#### Data provided:
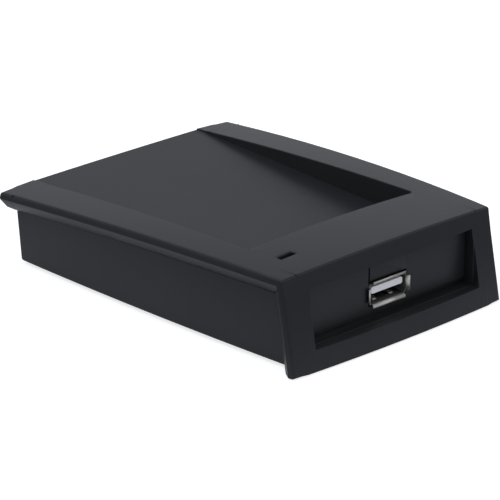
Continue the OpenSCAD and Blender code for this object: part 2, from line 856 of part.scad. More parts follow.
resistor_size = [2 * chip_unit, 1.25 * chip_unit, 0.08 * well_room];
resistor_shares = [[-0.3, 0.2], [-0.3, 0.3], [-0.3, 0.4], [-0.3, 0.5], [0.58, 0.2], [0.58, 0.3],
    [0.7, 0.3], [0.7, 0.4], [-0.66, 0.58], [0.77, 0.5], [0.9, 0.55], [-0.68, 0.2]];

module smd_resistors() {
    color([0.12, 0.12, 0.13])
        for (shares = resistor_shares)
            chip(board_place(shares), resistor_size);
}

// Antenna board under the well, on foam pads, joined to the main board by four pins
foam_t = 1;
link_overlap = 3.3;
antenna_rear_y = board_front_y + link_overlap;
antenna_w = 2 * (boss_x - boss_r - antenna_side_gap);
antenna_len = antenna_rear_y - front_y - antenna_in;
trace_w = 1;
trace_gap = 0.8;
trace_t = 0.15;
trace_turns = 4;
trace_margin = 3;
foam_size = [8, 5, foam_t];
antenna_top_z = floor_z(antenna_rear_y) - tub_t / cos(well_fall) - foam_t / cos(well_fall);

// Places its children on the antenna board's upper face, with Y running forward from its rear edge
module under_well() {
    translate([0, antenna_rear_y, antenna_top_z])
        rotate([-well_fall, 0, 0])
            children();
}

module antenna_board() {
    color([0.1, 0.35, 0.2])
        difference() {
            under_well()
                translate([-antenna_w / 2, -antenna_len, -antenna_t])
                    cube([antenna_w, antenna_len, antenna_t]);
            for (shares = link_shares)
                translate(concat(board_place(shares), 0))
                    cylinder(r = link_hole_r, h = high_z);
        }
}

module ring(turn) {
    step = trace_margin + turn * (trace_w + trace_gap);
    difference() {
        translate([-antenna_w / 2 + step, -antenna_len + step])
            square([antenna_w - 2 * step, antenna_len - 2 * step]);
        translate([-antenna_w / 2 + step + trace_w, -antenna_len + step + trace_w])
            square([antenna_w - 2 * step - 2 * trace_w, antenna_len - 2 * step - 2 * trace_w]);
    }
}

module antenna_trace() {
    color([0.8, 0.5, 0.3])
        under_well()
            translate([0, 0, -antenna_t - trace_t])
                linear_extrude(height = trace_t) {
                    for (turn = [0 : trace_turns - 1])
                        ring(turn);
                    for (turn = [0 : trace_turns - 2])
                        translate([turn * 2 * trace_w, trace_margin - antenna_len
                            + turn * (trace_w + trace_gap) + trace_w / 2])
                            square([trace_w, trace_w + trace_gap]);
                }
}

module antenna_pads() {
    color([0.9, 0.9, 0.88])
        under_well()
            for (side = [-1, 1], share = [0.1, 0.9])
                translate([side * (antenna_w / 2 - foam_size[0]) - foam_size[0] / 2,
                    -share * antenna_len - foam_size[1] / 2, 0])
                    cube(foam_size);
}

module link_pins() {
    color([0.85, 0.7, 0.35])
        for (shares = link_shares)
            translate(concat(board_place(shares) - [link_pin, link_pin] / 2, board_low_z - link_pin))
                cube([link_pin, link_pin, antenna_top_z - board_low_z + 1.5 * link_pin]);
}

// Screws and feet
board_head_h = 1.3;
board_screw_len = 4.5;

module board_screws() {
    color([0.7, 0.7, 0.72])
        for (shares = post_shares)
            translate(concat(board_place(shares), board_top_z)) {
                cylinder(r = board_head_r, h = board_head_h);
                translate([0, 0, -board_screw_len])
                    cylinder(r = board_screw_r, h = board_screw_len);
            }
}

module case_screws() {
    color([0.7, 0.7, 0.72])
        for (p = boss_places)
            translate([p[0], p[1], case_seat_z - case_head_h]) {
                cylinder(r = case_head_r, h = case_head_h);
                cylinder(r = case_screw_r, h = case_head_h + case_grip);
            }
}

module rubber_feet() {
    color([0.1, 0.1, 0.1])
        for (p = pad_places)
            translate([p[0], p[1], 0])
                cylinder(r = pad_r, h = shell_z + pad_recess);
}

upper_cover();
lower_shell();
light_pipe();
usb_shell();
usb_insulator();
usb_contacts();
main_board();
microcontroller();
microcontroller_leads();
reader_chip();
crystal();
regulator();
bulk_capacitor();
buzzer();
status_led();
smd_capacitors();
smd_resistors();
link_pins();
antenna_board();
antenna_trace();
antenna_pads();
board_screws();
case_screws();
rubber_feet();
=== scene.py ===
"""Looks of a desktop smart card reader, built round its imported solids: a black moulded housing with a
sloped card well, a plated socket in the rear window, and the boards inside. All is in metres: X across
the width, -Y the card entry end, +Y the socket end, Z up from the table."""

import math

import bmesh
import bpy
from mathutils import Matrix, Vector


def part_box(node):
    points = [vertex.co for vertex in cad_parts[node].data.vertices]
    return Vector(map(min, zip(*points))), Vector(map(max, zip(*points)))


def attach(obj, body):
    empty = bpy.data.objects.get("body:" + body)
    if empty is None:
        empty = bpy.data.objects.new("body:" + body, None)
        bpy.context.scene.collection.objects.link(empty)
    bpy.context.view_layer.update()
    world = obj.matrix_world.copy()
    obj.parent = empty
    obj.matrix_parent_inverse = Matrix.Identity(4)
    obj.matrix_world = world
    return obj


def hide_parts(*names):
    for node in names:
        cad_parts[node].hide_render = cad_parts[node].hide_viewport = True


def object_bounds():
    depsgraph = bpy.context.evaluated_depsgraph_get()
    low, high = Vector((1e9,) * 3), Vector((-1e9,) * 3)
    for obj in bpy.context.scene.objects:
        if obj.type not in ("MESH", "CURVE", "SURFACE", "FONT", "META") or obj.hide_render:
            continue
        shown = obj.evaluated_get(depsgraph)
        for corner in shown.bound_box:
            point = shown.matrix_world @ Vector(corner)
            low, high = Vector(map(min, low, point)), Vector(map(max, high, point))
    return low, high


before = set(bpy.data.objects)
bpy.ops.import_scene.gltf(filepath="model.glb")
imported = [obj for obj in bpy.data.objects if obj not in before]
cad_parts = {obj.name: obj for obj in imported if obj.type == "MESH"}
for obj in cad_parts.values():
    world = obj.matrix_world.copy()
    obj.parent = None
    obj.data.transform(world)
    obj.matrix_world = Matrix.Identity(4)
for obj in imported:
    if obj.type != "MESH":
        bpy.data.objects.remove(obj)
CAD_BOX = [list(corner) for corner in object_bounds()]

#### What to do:
Everything from the line that contains "upper_cover();" through the line that contains "points = [vertex.co" is to be transcribed exactly, and nothing outside that range.

#### Task result:
upper_cover();
lower_shell();
light_pipe();
usb_shell();
usb_insulator();
usb_contacts();
main_board();
microcontroller();
microcontroller_leads();
reader_chip();
crystal();
regulator();
bulk_capacitor();
buzzer();
status_led();
smd_capacitors();
smd_resistors();
link_pins();
antenna_board();
antenna_trace();
antenna_pads();
board_screws();
case_screws();
rubber_feet();
=== scene.py ===
"""Looks of a desktop smart card reader, built round its imported solids: a black moulded housing with a
sloped card well, a plated socket in the rear window, and the boards inside. All is in metres: X across
the width, -Y the card entry end, +Y the socket end, Z up from the table."""

import math

import bmesh
import bpy
from mathutils import Matrix, Vector


def part_box(node):
    points = [vertex.co for vertex in cad_parts[node].data.vertices]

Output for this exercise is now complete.